Object modeling scripts
--------------------------------------------------
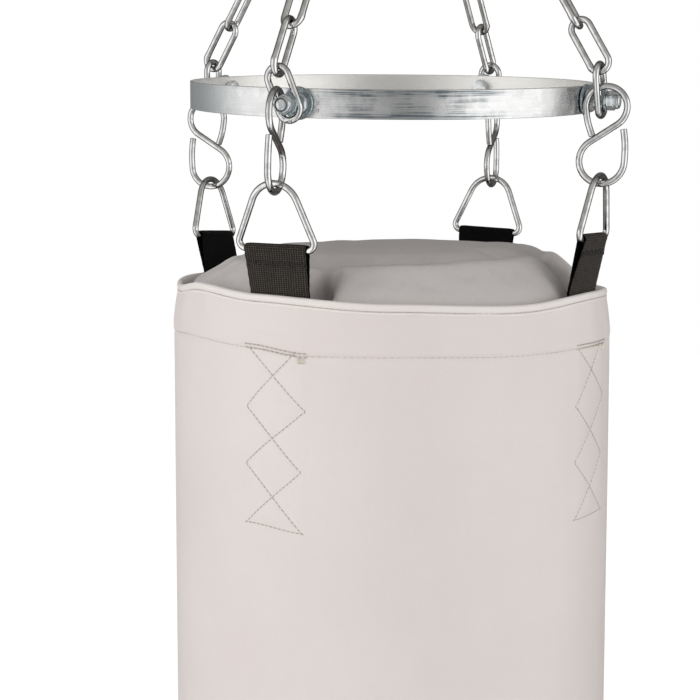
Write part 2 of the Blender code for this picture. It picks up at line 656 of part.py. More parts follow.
def build_bag(leather, lining, filling):
    """Shell with its leaning collar, binding, base, soft top cover and filling."""
    wall_top = RIM_HEIGHT - BINDING_WALL - GAP
    inner = BAG_RADIUS - SHELL_WALL
    turned("outer_shell", [
        (RIM_RADIUS - BINDING_WALL - GAP, wall_top),
        (RIM_RADIUS - BINDING_WALL - GAP, RIM_HEIGHT - BINDING_HEIGHT - GAP),
        (RIM_RADIUS + BINDING_WALL, RIM_HEIGHT - 2 * BINDING_HEIGHT),
        (BAG_RADIUS, HEM_HEIGHT),
        (BAG_RADIUS, BASE_HEIGHT + BASE_THICKNESS),
        (BAG_RADIUS - SHELL_WALL, BASE_HEIGHT + GAP),
        (BAG_RADIUS - SHELL_WALL * 2, BASE_HEIGHT + GAP),
        (inner, BASE_HEIGHT + BASE_THICKNESS + GAP),
        (inner, HEM_HEIGHT),
        (RIM_RADIUS - BINDING_WALL - GAP - SHELL_WALL, RIM_HEIGHT - 2 * BINDING_HEIGHT),
        (RIM_RADIUS - BINDING_WALL - GAP - SHELL_WALL, wall_top),
    ], leather, BAG_STEPS)
    outside, inside = RIM_RADIUS, RIM_RADIUS - 2 * (BINDING_WALL + GAP) - SHELL_WALL
    turned("rim_binding", [
        (outside - BINDING_WALL / 2, RIM_HEIGHT),
        (outside, RIM_HEIGHT - BINDING_WALL / 2),
        (outside, RIM_HEIGHT - BINDING_HEIGHT),
        (outside - BINDING_WALL, RIM_HEIGHT - BINDING_HEIGHT),
        (outside - BINDING_WALL, RIM_HEIGHT - BINDING_WALL),
        (inside + BINDING_WALL, RIM_HEIGHT - BINDING_WALL),
        (inside + BINDING_WALL, RIM_HEIGHT - BINDING_HEIGHT),
        (inside, RIM_HEIGHT - BINDING_HEIGHT),
        (inside, RIM_HEIGHT - BINDING_WALL / 2),
        (inside + BINDING_WALL / 2, RIM_HEIGHT),
    ], leather, BAG_STEPS)
    base_top = BASE_HEIGHT + BASE_THICKNESS
    add("base_panel", prism(inner - SHELL_WALL - GAP, BASE_HEIGHT, base_top, BAG_STEPS), leather)

    half = WEBBING_WIDTH / 2
    at_rim = sqrt((inside - GAP) ** 2 - half**2) - 2 * WEBBING_PLY - 4 * GAP
    at_shell = sqrt(inner**2 - half**2) - 2 * WEBBING_PLY - 4 * GAP
    floor = RIM_HEIGHT - COVER_DEPTH
    crown = RIM_HEIGHT + COVER_RISE
    turned("top_cover", [
        (0, crown),
        (at_rim * 0.45, crown - COVER_RISE * 0.06),
        (at_rim * 0.70, crown - COVER_RISE * 0.25),
        (at_rim * 0.88, crown - COVER_RISE * 0.58),
        (at_rim * 0.98, RIM_HEIGHT),
        (at_rim, RIM_HEIGHT - BINDING_HEIGHT * 2),
        (at_rim * 0.98, floor),
        (0, floor),
    ], lining, BAG_STEPS)
    strap_end = RIM_HEIGHT - STRAP_TAIL - WEBBING_WIDTH / 5
    turned("filling", [
        (0, floor - GAP),
        (at_shell * 0.96, floor - GAP),
        (at_shell, floor - GAP - WEBBING_WIDTH / 5),
        (at_shell, strap_end),
        (inner - GAP, strap_end - WEBBING_WIDTH / 5),
        (inner - GAP, base_top + GAP * 2 + SHELL_WALL),
        (inner - GAP - SHELL_WALL, base_top + GAP * 2),
        (0, base_top + GAP * 2),
    ], filling, BAG_STEPS)


def pivot(name, place, pieces):
    """An empty on a joint's axis, which carries the pieces that move about it."""
    made = bpy.data.objects.new(name, None)
    made.location = place
    made.empty_display_size = WIRE
    PART.objects.link(made)
    for piece in [o for o in PART.objects if o.type == "MESH"]:
        if piece.name.startswith(pieces):
            piece.parent = made
            piece.matrix_parent_inverse = Matrix.Translation(-made.location)
    return made


def build_pivots():
    """Swivel, master ring, chains with the spreader ring, hooks, and the bag with its straps."""
    swivel = ("swivel_bow", "swivel_upper_race", "swivel_ball_cage")
    pivot("swivel_axis", (0, 0, BALL_TOP), swivel)
    pivot("ring_axis", (0, 0, MASTER_TOP), ("master_ring",))
    rig = ("chain_", "end_link_", "spreader_", "ring_bolt_", "ring_washer_", "clamp_nut_",
           "link_washer_", "lock_nut_")
    pivot("chain_axis", (0, 0, MASTER_CENTER), rig)
    pivot("bag_axis", (0, 0, TRIANGLE_TOP),
          ("triangle_ring_", "strap_", "outer_", "rim_", "base_", "top_", "filling"))


def build():
    zinc = material("zinc_plated_steel", (0.62, 0.63, 0.64), 0.3, 1.0)
    steel = material("bearing_steel", (0.5, 0.5, 0.52), 0.2, 1.0)
    galvanised = material("galvanised_band", (0.72, 0.73, 0.74), 0.35, 1.0)
    leather = material("white_synthetic_leather", (0.78, 0.74, 0.72), 0.45)
    lining = material("grey_cover_cloth", (0.5, 0.47, 0.46), 0.6)
    webbing = material("black_webbing", (0.02, 0.02, 0.02), 0.8)
    filling = material("textile_filling", (0.45, 0.43, 0.42), 0.9)
    build_swivel(zinc, steel)
    build_master_ring(zinc)
    build_chains(zinc)
    build_spreader(galvanised)
    build_bolts(zinc)
    build_hooks(zinc)
    build_triangles(zinc)
    build_straps(webbing)
    build_bag(leather, lining, filling)
    build_pivots()


for old in list(bpy.data.objects):
    bpy.data.objects.remove(old)
PART = collection("punching_bag")
CUTTERS = collection("punching_bag_cutters")
build()
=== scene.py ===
from math import acos, asin, atan2, ceil, cos, exp, hypot, pi, radians, sin, sqrt

import bmesh
import bpy
from mathutils import Matrix, Vector, noise


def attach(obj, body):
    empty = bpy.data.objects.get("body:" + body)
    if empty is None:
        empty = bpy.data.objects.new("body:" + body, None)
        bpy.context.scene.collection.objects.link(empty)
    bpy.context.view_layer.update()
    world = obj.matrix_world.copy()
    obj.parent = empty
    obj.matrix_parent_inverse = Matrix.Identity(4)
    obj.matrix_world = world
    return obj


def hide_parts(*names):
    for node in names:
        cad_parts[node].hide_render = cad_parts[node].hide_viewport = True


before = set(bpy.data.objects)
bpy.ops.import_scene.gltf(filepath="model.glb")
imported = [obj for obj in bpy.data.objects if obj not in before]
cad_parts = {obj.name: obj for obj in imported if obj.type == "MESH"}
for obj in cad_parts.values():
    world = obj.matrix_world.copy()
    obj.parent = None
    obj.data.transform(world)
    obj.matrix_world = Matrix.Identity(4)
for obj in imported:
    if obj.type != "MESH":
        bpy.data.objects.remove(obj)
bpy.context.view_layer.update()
up = Vector((0, 0, 1))
quarter = pi / 2

# where the parts of the bag hang, in metres, the same as in the frame
hang = {
    "masterTop": -0.074,
    "masterRadius": 0.025,
    "masterWire": 0.008,
    "bandHeight": -0.4354,
    "bandRadius": 0.160,
    "bandPitch": radians(4.0),
    "bandRoll": radians(0.4),
    "rim": -0.5881,
    "hem": -0.6236,
    "base": -1.7881,
    "bagRadius": 0.1747,
    "rimRadius": 0.1715,
    "strapAzimuth": radians(29.3),
    "strapRadius": 0.1725,
    "gap": 0.0003,
    "wire": 0.005,
}
stationNames = ("front_left", "back_left", "back_right", "front_right")
wedged = ("front_left", "front_right")

camera = {
    "place": (-0.0027, -1.4243, -0.4712),
    "turn": (90 - 6.086, 0, 1.237),
    "lens": 91.26,
    "shiftY": -0.03,
}


def makeCamera(facts):
    data = bpy.data.cameras.new("photoCamera")
    data.lens = facts["lens"]
    data.sensor_width = 36
    data.shift_y = facts["shiftY"]
    data.clip_end = 50
    seen = bpy.data.objects.new("photoCamera", data)
    seen.location = facts["place"]
    seen.rotation_euler = [radians(angle) for angle in facts["turn"]]
    bpy.context.scene.collection.objects.link(seen)
    bpy.context.scene.camera = seen


makeCamera(camera)
print("camera placed")


# mesh helpers
def newObject(name, mesh):
    made = bpy.data.objects.new(name, mesh)
    bpy.context.scene.collection.objects.link(made)
    return made


def addPiece(name, mesh, body, material, slot, *nodes, sharp=40):
    made = newObject(name, mesh)
    if material:
        mesh.materials.clear()
        mesh.materials.append(materials[material])
    mesh.shade_smooth()
    if sharp:
        mesh.set_sharp_from_angle(angle=radians(sharp))
    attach(made, body)
    if nodes:
        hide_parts(*nodes)
    return made


def evaluated(source):
    bpy.context.view_layer.update()
    seen = source.evaluated_get(bpy.context.evaluated_depsgraph_get())
    return bpy.data.meshes.new_from_object(seen)


def arc(center, radius, start, end, across, lift, step=radians(9)):
    count = max(2, ceil(abs(end - start) / step))
    angles = [start + (end - start) * i / count for i in range(count + 1)]
    return [center + across * (radius * cos(a)) + lift * (radius * sin(a)) for a in angles]


def tidyPath(points, closed):
    kept = [points[0]]
    for point in points[1:]:
        if (point - kept[-1]).length > 1e-5:
            kept.append(point)
    if closed and (kept[0] - kept[-1]).length < 1e-5:
        kept.pop()
    return kept


def fillStraights(points, closed, longest=0.004):
    full = []
    count = len(points)
    for i in range(count if closed else count - 1):
        here, after = points[i], points[(i + 1) % count]
        pieces = max(1, ceil((after - here).length / longest))
        full += [here.lerp(after, k / pieces) for k in range(pieces)]
    return full if closed else full + [points[-1]]


def meshFrom(name, grid, turnOut=True):
    if turnOut:
        bmesh.ops.recalc_face_normals(grid, faces=grid.faces)
    mesh = bpy.data.meshes.new(name)
    grid.to_mesh(mesh)
    grid.free()
    return mesh


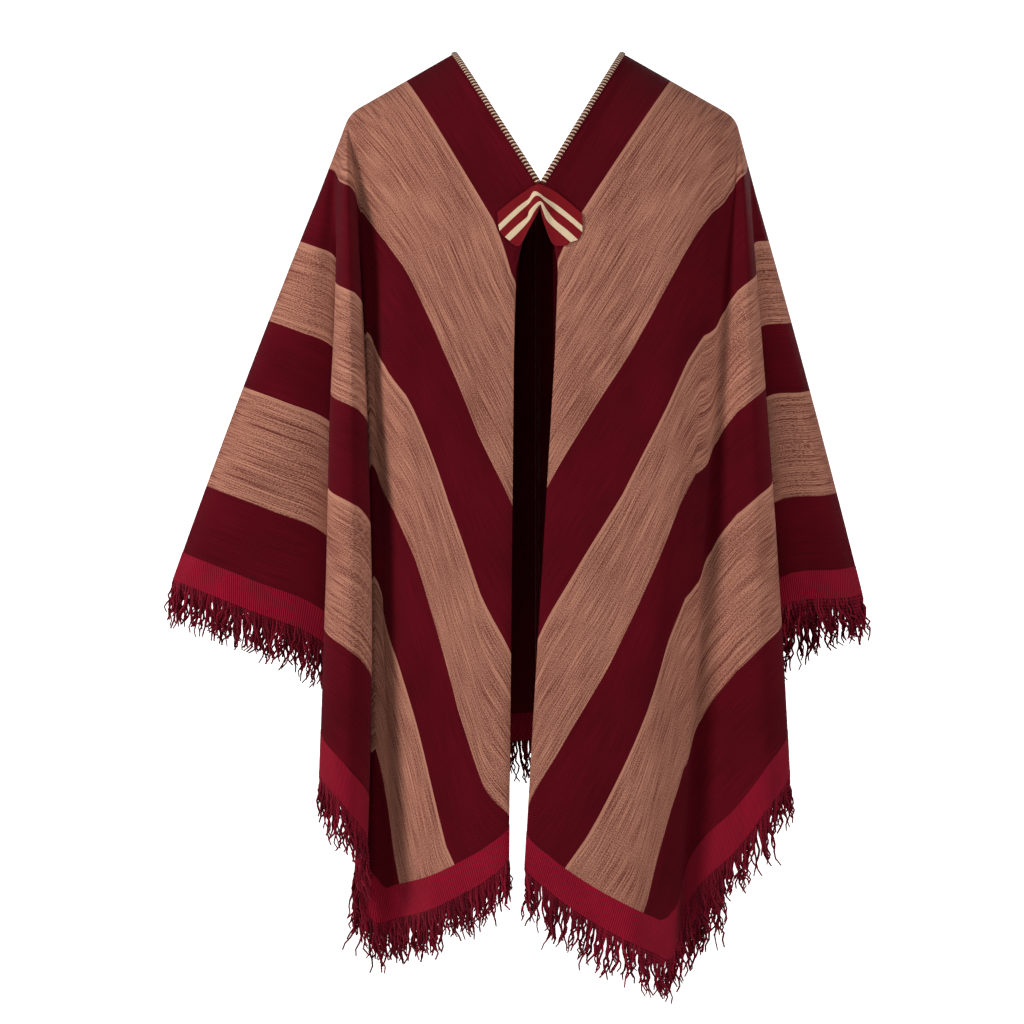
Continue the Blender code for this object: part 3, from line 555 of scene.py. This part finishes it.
def add_piece(name, points, faces, uvs, material, replaced=()):
    """A finished mesh piece that rides on the one body."""
    mesh = bpy.data.meshes.new(name)
    mesh.from_pydata([tuple(map(float, p)) for p in points], [], faces)
    mesh.materials.append(material)
    layer = mesh.uv_layers.new(name="flat")
    corners = np.empty(len(mesh.loops), dtype=np.int32)
    mesh.loops.foreach_get("vertex_index", corners)
    layer.data.foreach_set("uv", np.array(uvs, dtype=np.float32)[corners].ravel())
    mesh.shade_smooth()
    mesh.set_sharp_from_angle(angle=SHARP)
    piece = bpy.data.objects.new(name, mesh)
    bpy.context.scene.collection.objects.link(piece)
    if replaced:
        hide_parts(*replaced)
    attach(piece, BODY)
    return piece


def shell(grid, normals, flat, thickness, flip):
    """A closed thin shell on a grid: outer skin, inner skin and rim."""
    columns, rows = grid.shape[:2]
    count = columns * rows
    points = np.concatenate(((grid + normals * thickness / 2).reshape(-1, 3),
                             (grid - normals * thickness / 2).reshape(-1, 3)))
    uvs = np.concatenate((flat.reshape(-1, 2), flat.reshape(-1, 2)))
    faces = []
    for c in range(columns - 1):
        for r in range(rows - 1):
            a, b = c * rows + r, (c + 1) * rows + r
            faces.append((a, b, b + 1, a + 1))
            faces.append((a + count, a + 1 + count, b + 1 + count, b + count))
    ring = [c * rows for c in range(columns)]
    ring += [(columns - 1) * rows + r for r in range(1, rows)]
    ring += [c * rows + rows - 1 for c in range(columns - 2, -1, -1)]
    ring += list(range(rows - 2, 0, -1))
    for a, b in zip(ring, ring[1:] + ring[:1]):
        faces.append((b, a, a + count, b + count))
    if flip:
        faces = [tuple(reversed(face)) for face in faces]
    return points, faces, uvs


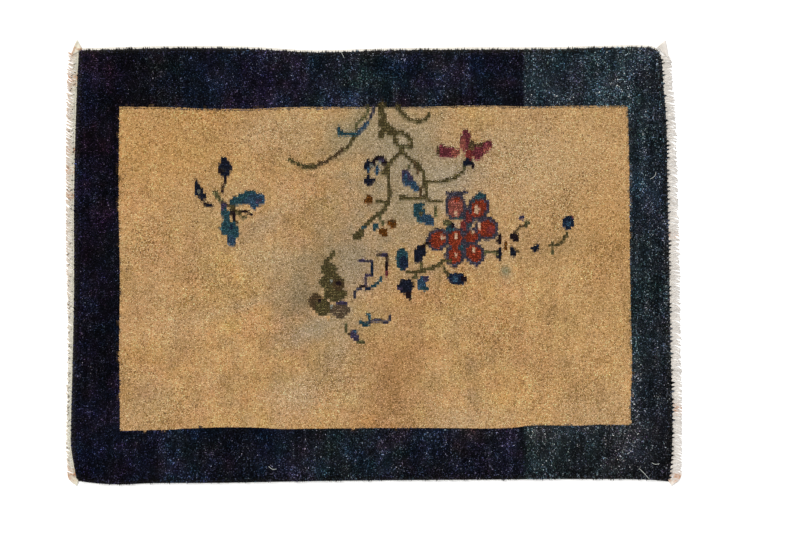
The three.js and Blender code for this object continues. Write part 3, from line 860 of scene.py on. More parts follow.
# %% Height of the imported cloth
UNDER_TIPS = 1.6
SLOPE_RUNS = [0, 2, 4.2, 8.4]
SLOPE_HEIGHTS = [1.6, 3.4, 5.6, 8.3]


def from_edge(x, y):
    """How far a place lies inside the nearest edge of the pile."""
    sides = np.minimum(x - side_of("left", y), side_of("right", y) - x)
    return np.minimum(sides, np.minimum(y - height_of("bottom", x), height_of("top", x) - y))


def packed_height(x, y):
    """The pile's height less the free length of the tips, and no higher than the slope at the rim."""
    return np.minimum(pile_height(x, y) - UNDER_TIPS, np.interp(from_edge(x, y), SLOPE_RUNS, SLOPE_HEIGHTS))


print("the tips stand", UNDER_TIPS, "mm out of the packed cloth")

# %% [markdown]
# ## Wisps
# A knot is tied round two warps, so its two cut ends stand side by side across the warps. The yarn is spun so
# loosely that each end opens into about three wisps. A wisp is a pointed tuft of only four triangles, because
# there are some 190,000 of them. Where the pile is worn the wisps are short and stay together, so each knot
# shows. At the rug's edge their tips come down in a rounded shoulder.

# %% Places and heights of the wisps
SHOULDER_RUNS = [0, 0.5, 2.6, 7.5]
SHOULDER_HEIGHTS = [6.6, 7.4, 9.2, 10.0]
ROOT_DEPTH = 1.3
ROOT_JITTER = 0.15
GATHER = 0.26
LEAST_FREE, WEAR_HOLDS = 0.3, 1.25
TIP_RISE = {"end": 0.2, "wisp": 0.4, "clump": 0.45}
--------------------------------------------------
- _Stated problem_:
Transcribe, exactly and exclusively, the run of lines that opens with the line bearing "build_spreader(galvanised)" and closes with the line bearing "obj.parent = None".

- _Task output_:
    build_spreader(galvanised)
    build_bolts(zinc)
    build_hooks(zinc)
    build_triangles(zinc)
    build_straps(webbing)
    build_bag(leather, lining, filling)
    build_pivots()


for old in list(bpy.data.objects):
    bpy.data.objects.remove(old)
PART = collection("punching_bag")
CUTTERS = collection("punching_bag_cutters")
build()
=== scene.py ===
from math import acos, asin, atan2, ceil, cos, exp, hypot, pi, radians, sin, sqrt

import bmesh
import bpy
from mathutils import Matrix, Vector, noise


def attach(obj, body):
    empty = bpy.data.objects.get("body:" + body)
    if empty is None:
        empty = bpy.data.objects.new("body:" + body, None)
        bpy.context.scene.collection.objects.link(empty)
    bpy.context.view_layer.update()
    world = obj.matrix_world.copy()
    obj.parent = empty
    obj.matrix_parent_inverse = Matrix.Identity(4)
    obj.matrix_world = world
    return obj


def hide_parts(*names):
    for node in names:
        cad_parts[node].hide_render = cad_parts[node].hide_viewport = True


before = set(bpy.data.objects)
bpy.ops.import_scene.gltf(filepath="model.glb")
imported = [obj for obj in bpy.data.objects if obj not in before]
cad_parts = {obj.name: obj for obj in imported if obj.type == "MESH"}
for obj in cad_parts.values():
    world = obj.matrix_world.copy()
    obj.parent = None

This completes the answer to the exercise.